Exercise aim => Only the lines from the one holding "Write the FreeCAD" through the one holding "size in millimetres." are to be retyped, exactly as they appear, with both boundary lines included.

-=-=-

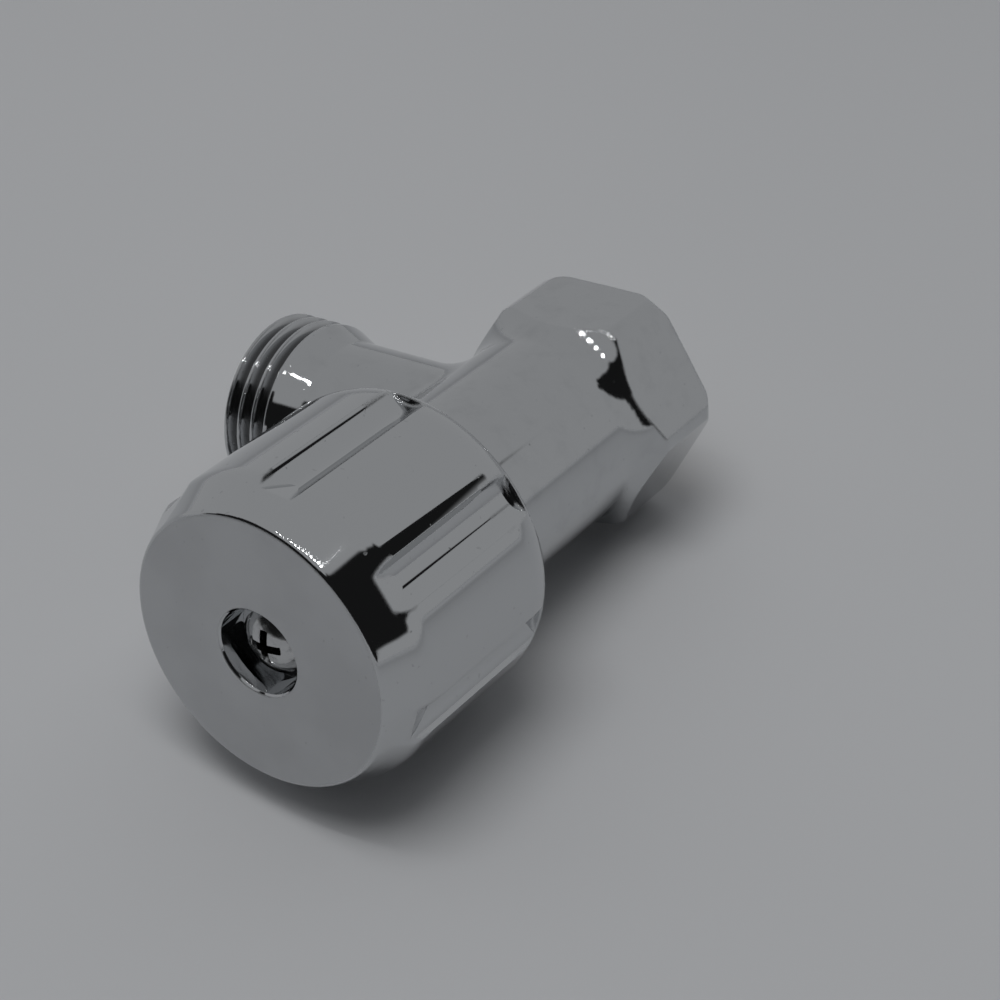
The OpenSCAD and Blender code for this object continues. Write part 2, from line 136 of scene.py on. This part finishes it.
# %% A finish
class Finish:
    """A material, its place on the piece in millimetres, and the ways to add nodes to it."""

    def __init__(self, name, **constants):
        self.material = bpy.data.materials.new(name)
        self.material.use_nodes = True
        self.tree = self.material.node_tree
        self.shader = self.tree.nodes["Principled BSDF"]
        for socket, value in constants.items():
            self.shader.inputs[socket.replace("_", " ")].default_value = value
        self.place = self.node("ShaderNodeTexCoord").outputs["Object"]
        parts = self.node("ShaderNodeSeparateXYZ", Vector=self.place)
        self.x, self.y, self.z = (Sum(self.tree, parts.outputs[i]) * 1000 for i in range(3))

    def node(self, kind, settings=None, **sockets):
        """Any node: its settings first, then the values or links of its sockets."""
        made = self.tree.nodes.new(kind)
        for name, value in (settings or {}).items():
            setattr(made, name, value)
        for name, value in sockets.items():
            place = made.inputs[name.replace("_", " ")]
            value = value.value if isinstance(value, Sum) else value
            if isinstance(value, bpy.types.NodeSocket):
                self.tree.links.new(value, place)
            else:
                place.default_value = value
        return made

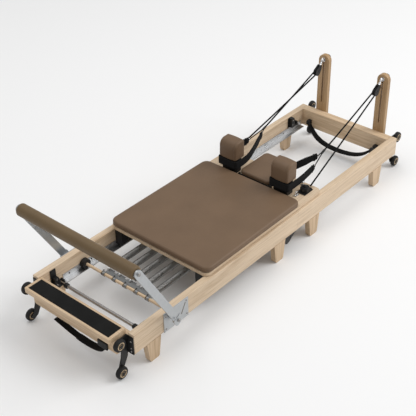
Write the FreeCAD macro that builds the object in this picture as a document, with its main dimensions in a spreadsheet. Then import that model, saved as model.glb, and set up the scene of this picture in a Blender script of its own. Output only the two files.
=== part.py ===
"""A folding wooden pilates reformer, modelled at its real size in millimetres.

X runs from the foot end to the head end, Y to the user's left and Z up. The origin is on the
floor, in the middle of the footprint. Lengths along X are written from the foot end of the
rails and moved back by frame_centre when a piece is placed.
"""
import FreeCAD, Part
import Sketcher

import math
import os

doc = FreeCAD.newDocument("reformer")

# ---------------------------------------------------------------- driving dimensions
SIZES = {
    "frame_centre": 1110,        # from the foot end of the rails to the middle of the footprint
    "frame_width": 680,          # over the outer faces of the rails
    "rail_thick": 38,
    "rail_height": 112,
    "rail_round": 4,
    "leg_height": 117,           # floor to underside of the rails
    "leg_thick": 31,
    "leg_top": 94,
    "leg_foot": 60,
    "joint_at": 1235,            # where the two half frames meet
    "joint_gap": 1,
    "frame_length": 2220,        # over the ends of the rails
    "beam_front": 52,            # how far the foot end beam stands before the rails
    "beam_back": 26,
    "beam_height": 96,
    "beam_width": 568,
    "platform_front": 98,
    "platform_depth": 106,
    "platform_width": 568,
    "platform_thick": 26,
    "mat_margin": 12,
    "mat_depth": 82,
    "mat_width": 536,
    "mat_thick": 3.5,
    "mat_sunk": 2.5,
    "tie_width": 50,
    "tie_thick": 20,
    "inner_leg": 154,            # from the joint to the middle of the nearest legs
    "end_board_thick": 54,
    "track_wall": 4,
    "track_ledge": 30,
    "track_height": 38,
    "track_lift": 2,             # track above the underside of the rail
    "foot_track_start": 150,
    "head_track_end": 2143,
    "riser_width": 74,
    "riser_thick": 31,
    "riser_top": 601,
    "riser_spacing": 410,
    "riser_slot": 9,
    "slot_low": 286,
    "slot_high": 580,
    "eye_height": 572,
    "sheave_ahead": 62,          # sheave axle before the outer face of the end board
    "sheave_height": 523,
    "sheave_radius": 12.5,
    "rope_thick": 9,
    "carriage_start": 512,
    "carriage_length": 952,
    "carriage_width": 652,
    "carriage_lift": 2,          # board above the top of the rails
    "board_thick": 18,
    "pad_length": 759,
    "pad_width": 660,
    "pad_thick": 34,
    "pad_corner": 42,
    "rest_front": 1274,
    "rest_depth": 82,
    "rest_width": 122,
    "rest_spacing": 354,
    "rest_height": 108,
    "rest_base_height": 88,
    "headrest_front": 1290,
    "headrest_length": 243,
    "headrest_width": 206,
    "headrest_thick": 31,
    "headrest_board": 12,
    "headrest_pin": 6,
    "roller_radius": 26,
    "roller_width": 20,
    "roller_pin": 8,
    "front_roller": 560,
    "rear_roller": 1380,
    "handle_at": 288,
    "handle_height": 152,
    "handle_thick": 16,
    "spring_height": 162,
    "spring_thick": 34,
    "spring_wall": 2.5,
    "spring_start": 348,
    "spring_end": 790,
    "spring_pitch": 75,
    "rod_at": 123,
    "rod_height": 131,
    "rod_thick": 18,
    "pivot_at": 243,
    "pivot_height": 184,
    "pivot_pin": 12,
    "grip_at": 13,
    "grip_height": 592,
    "grip_thick": 64,
    "grip_tube": 32,
    "arm_width": 40,
    "arm_thick": 8,
    "arm_stand_off": 32,         # arm before the side plate, on the pivot's spacer
    "shoe_width": 50,            # squared lower end of an arm
    "shoe_length": 46,
    "side_plate_start": 190,
    "side_plate_length": 167,
    "side_plate_thick": 4,
    "foot_wheel_reach": 63,
    "head_wheel_reach": 56,
    "wheel_radius": 32,
    "wheel_width": 24,
    "wheel_axle": 10,
    "upper_wheel_height": 200,
    "lower_wheel_height": 35,
    "wheel_spacing": 620,
    "bracket_thick": 6,
    "hinge_at": 1180,
    "hinge_height": 95,
    "hinge_pin": 10,
    "strap_width": 38,
    "strap_thick": 10,
    "running_gap": 0.05,         # radial clearance of a pin in its bore
}

sheet = doc.addObject("Spreadsheet::Sheet", "Sizes")
for row, (alias, value) in enumerate(SIZES.items(), start=1):
    sheet.set(f"A{row}", alias)
    sheet.set(f"B{row}", str(value))
    sheet.setAlias(f"B{row}", alias)
doc.recompute()


def size(alias):
    """A driving dimension, read back from the sheet."""
    return float(sheet.get(alias))


def bind(thing, **properties):
    """Bind properties to expressions in which every sheet alias is written bare."""
    for name, expression in properties.items():
        words = expression.split()
        bound = " ".join(f"Sizes.{word}" if word in SIZES else word for word in words)
        thing.setExpression(name.replace("__", "."), bound)


def place(thing, at_x="0", at_y="0", at_z="0"):
    """Place a piece by its distance from the foot end of the rails, from the middle and from the floor."""
    bind(
        thing,
        Placement__Base__x=f"{at_x} - frame_centre",
        Placement__Base__y=at_y,
        Placement__Base__z=at_z,
    )


# ---------------------------------------------------------------- ways of making a piece
nodes = []


def keep(piece, label):
    piece.Label = label
    nodes.append(piece)
    return piece


def new_body(name):
    body = doc.addObject("PartDesign::Body", name)
    return body


def origin_plane(body, role):
    return next(feature for feature in body.Origin.OriginFeatures if feature.Role == role)


def new_sketch(body, role, name):
    sketch = body.newObject("Sketcher::SketchObject", name)
    sketch.AttachmentSupport = [(origin_plane(body, role), "")]
    sketch.MapMode = "FlatFace"
    return sketch


def hold(sketch, kind, places, name, expression):
    """Add a named dimension to a sketch and bind it to the sheet."""
    index = sketch.addConstraint(Sketcher.Constraint(kind, *places, 1.0))
    sketch.renameConstraint(index, name)
    bind(sketch, **{f"Constraints__{name}": expression})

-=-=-

Answer for this exercise =>
Write the FreeCAD macro that builds the object in this picture as a document, with its main dimensions in a spreadsheet. Then import that model, saved as model.glb, and set up the scene of this picture in a Blender script of its own. Output only the two files.
=== part.py ===
"""A folding wooden pilates reformer, modelled at its real size in millimetres.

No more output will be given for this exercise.